Python 2.5.4 (r254:67916, Dec 23 2008, 15:10:54) [MSC v.1310 32 bit (Intel)]
In [1]: class dummy(object):
...: pass
...:
In [2]: a = dummy()
In [3]: b = dummy()
In [4]: c = dummy()
In [5]: d = dummy()
In [6]: e = dummy()
In [7]: list1 = [a, b, c, d, e]
In [8]: list1
Out[8]:
[<__main__.dummy object at 0x0130C510>,
<__main__.dummy object at 0x013F1A50>,
<__main__.dummy object at 0x00A854F0>,
<__main__.dummy object at 0x00A7EF50>,
<__main__.dummy object at 0x00A7E650>]
In [9]: list2 = list1[1:3]
In [10]: list2
Out[10]:
[<__main__.dummy object at 0x013F1A50>,
<__main__.dummy object at 0x00A854F0>]
In [11]: list2[0] is list1[1]
Out[11]: *True*
In [12]: list2[1] is list1[2]
Out[12]: *True*
No copying of items going on here. What do you get?
~Ethan~
I'm not sure you're understanding the point others have been making. A
list item is merely another reference to an existing object -- it
doesn't copy the object in any way.
> Unnecessary in my case and the worst
> part in my scenario is the creation (allocation)> and deletion of a
> very large number of lists of moderate size (a few hundred objects)

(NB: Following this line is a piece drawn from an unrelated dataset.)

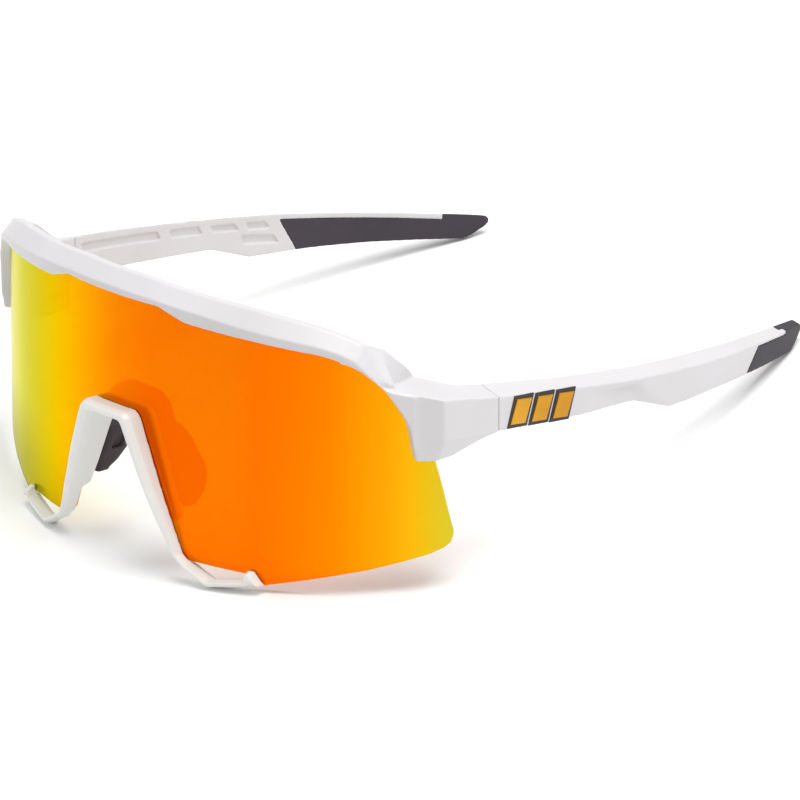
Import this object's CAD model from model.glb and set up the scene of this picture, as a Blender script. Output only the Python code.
import math
import bpy
import bmesh
from mathutils import Euler, Matrix, Vector


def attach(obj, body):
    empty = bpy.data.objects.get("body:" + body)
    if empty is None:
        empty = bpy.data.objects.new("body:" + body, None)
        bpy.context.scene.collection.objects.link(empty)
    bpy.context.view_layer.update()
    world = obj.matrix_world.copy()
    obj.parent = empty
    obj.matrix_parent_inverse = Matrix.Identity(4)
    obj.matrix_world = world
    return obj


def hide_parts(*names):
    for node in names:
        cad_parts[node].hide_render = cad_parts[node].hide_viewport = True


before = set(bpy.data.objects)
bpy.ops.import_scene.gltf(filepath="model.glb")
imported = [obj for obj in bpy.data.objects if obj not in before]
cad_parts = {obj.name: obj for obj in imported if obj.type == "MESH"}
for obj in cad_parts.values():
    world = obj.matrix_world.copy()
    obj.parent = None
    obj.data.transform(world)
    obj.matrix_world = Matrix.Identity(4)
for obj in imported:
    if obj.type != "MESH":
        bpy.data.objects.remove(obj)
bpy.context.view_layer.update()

# Worn frame, millimetres: X to the wearer's left, Y back, Z up, lens axis on the Z axis.
PITCH = Matrix.Rotation(math.radians(-10.75), 4, "X")
SHIFT = Vector((0.0, 28.1398, 28.2))
LENS_R = 96.0
LENS_BACK_R = 94.0
CORNER_Y = -69.0
HALF = 70.0
SEAM_Y = -53.88
VOXEL = 0.2

# Hinge on the wearer's left: a tongue on the temple turns in a slot of the front.
PIN = (65.9, -58.0)
SLOT_R, SLOT_LOW, SLOT_HIGH = 2.9, -7.85, -5.15
TONGUE_R, TONGUE_LOW, TONGUE_HIGH = 2.6, -7.7, -5.3
SCREW_R, SCREW_TOP = 0.8, -3.7
HEAD_R, HEAD_LOW, HEAD_SEAT = 1.5, -10.9, -10.0
SOCKET_R, SOCKET_TOP = 0.7, -10.36
INSERT_R, INSERT_LOW, INSERT_HIGH = 1.4, -5.15, -3.35


def to_row(point):
    """Worn millimetres to metres in the row frame."""
    return (PITCH @ Vector(point) + SHIFT) * 0.001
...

> generated due to slices, while I only need to have a restricted view
> on the original list.
> The islice class partially solves the problem
> as I mentioned in the previous emails.
>
> Cheers,
> Themis
>
> On Wed, Nov 18, 2009 at 3:44 PM, Ethan Furman <et...@stoneleaf.us>
wrote:
> > --
> > http://mail.python.org/mailman/listinfo/python-list
>
----
Rami Chowdhury
"As an online discussion grows longer, the probability of a comparison
involving Nazis or Hitler approaches one." -- Godwin's Law
408-597-7068 (US) / 07875-841-046 (UK) / 0189-245544 (BD)
tbou...@doc.ic.ac.uk wrote:
> On Thu, Nov 19, 2009 at 3:00 AM, Rami Chowdhury
> <rami.ch...@gmail.com <mailto:rami.ch...@gmail.com>> wrote:
>
> I'm not sure you're understanding the point others have been making. A
> list item is merely another reference to an existing object -- it
> doesn't copy the object in any way.
>
> No I'm well aware that there is no deep copy of the objects and the
> lists only keep references to the objects and in essence they have the
> same objects in there. But this doesn't mean they are the same list.

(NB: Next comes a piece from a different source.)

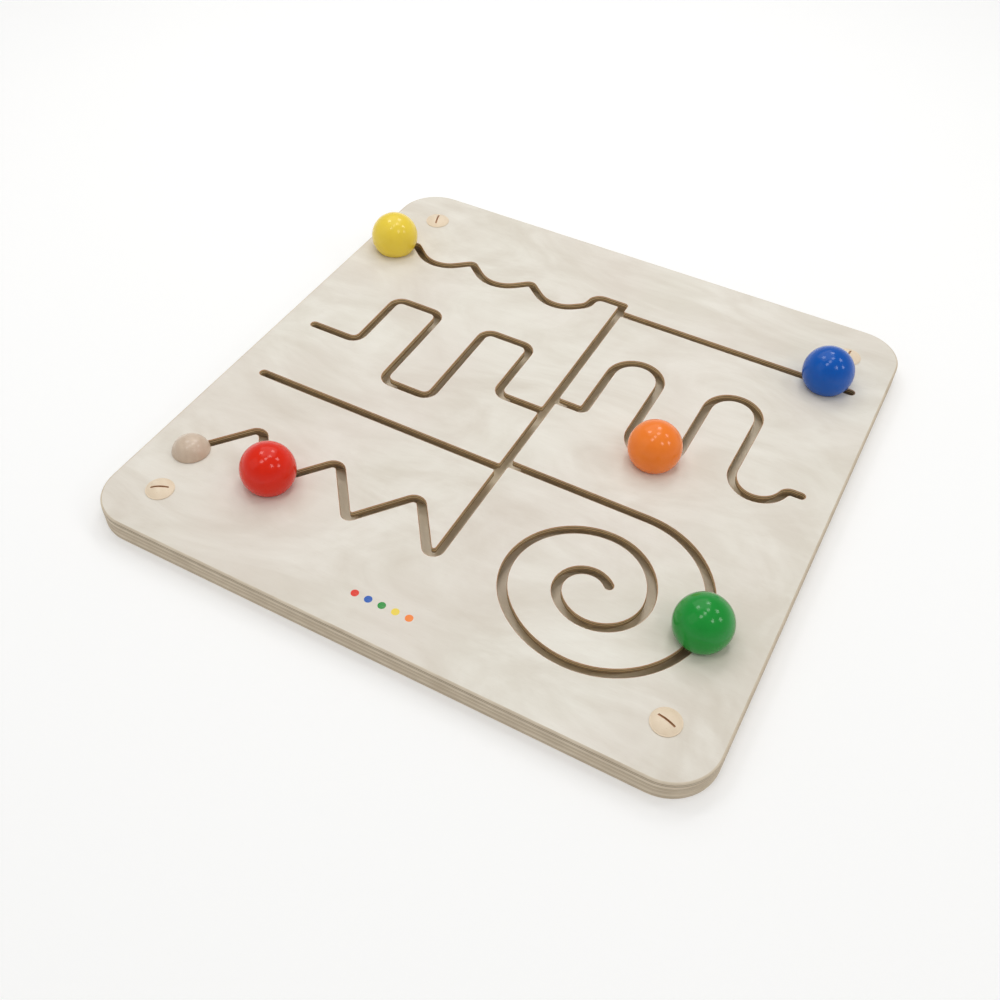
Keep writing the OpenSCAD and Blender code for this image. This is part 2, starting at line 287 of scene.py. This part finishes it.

> Modifications to slices are not written back to the original list.
>
> x = range(5)
> y = x[1:3]
> y[0] = 13
> x[1] == y[0] --> False
>
> Of course if I modify the object in the slice then the original list
> will see the change, but this is not what I was saying. Second and more
> importantly it's the performance penalty from allocating a large number
> of lists produced from the slices and the copy of the references. islice
> does not have this penalty, it should only instantiate a small object
> that iterates on the original list.
>
> Themis
So "shallow copy" == "new label created for existing object".

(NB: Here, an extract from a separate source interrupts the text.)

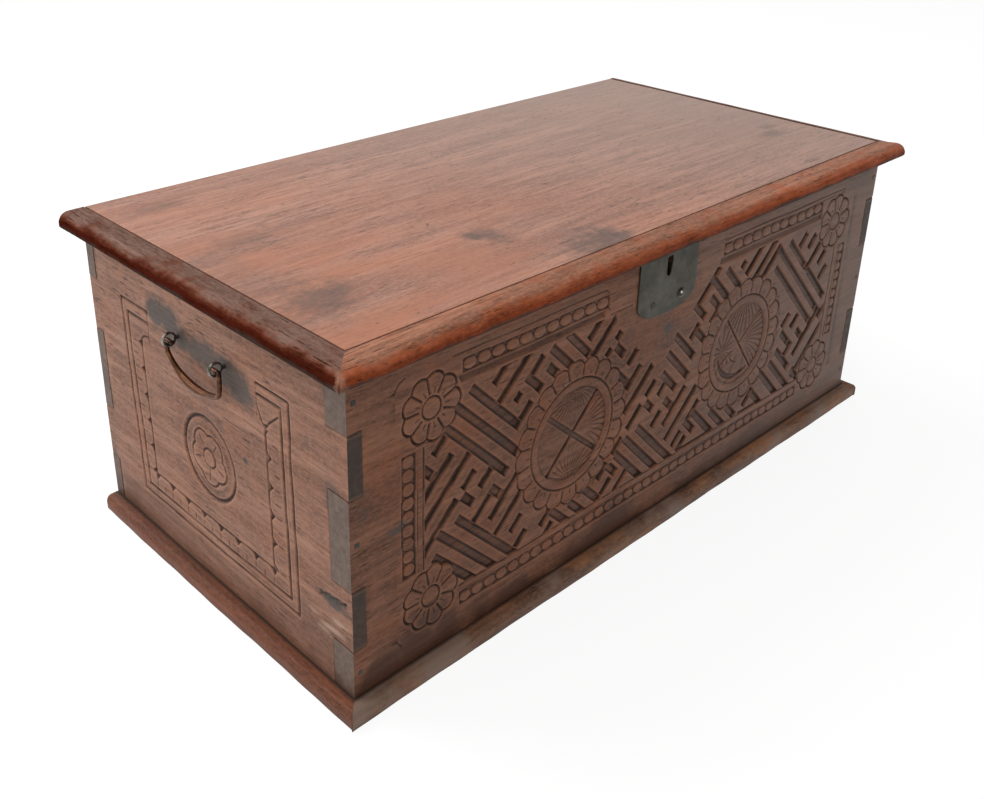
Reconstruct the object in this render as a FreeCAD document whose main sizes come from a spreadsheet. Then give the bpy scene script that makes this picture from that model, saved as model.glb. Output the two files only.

So is your desired behavior to write back to the original list if your
sub-list is modified? In other words, you are creating a window onto an
existing list? If not, what would happen when a sublist element was
modified (or deleted, or appended, or ...)?
~Ethan~
> Second and more
> importantly it's the performance penalty from allocating a large number
> of
> lists produced from the slices and the copy of the references.
Ah, I see what you were getting at -- thanks for clarifying.
>
> On Thu, Nov 19, 2009 at 3:00 AM, Rami Chowdhury
> <rami.ch...@gmail.com>wrote:
>
>>
>> I'm not sure you're understanding the point others have been making. A
>> list item is merely another reference to an existing object -- it
>> doesn't copy the object in any way.
>>
>>
--
Rami Chowdhury
"Never attribute to malice that which can be attributed to stupidity" --
Hanlon's Razor
Unfortunately, I am not very familiar with the stdlib yet (gotta buy
that book!). I'm going to guess 'No' since nobody has chimed in with a
'Yes', though.
I'd love to see what you have for that. Does in support a stepped
window, or only contiguous sequences? The one I put together this
afternoon only does contiguous sequences, as I had no use cases to
decide how assignments of multiple items should be handled, and not a
lot of time to implement something generic -- so, to answer John's
question from a completely different thread, yes I do enjoy working on
small projects even if IAGNI. :)
Cheers!
~Ethan~
On a related note, GO encourages use of slices.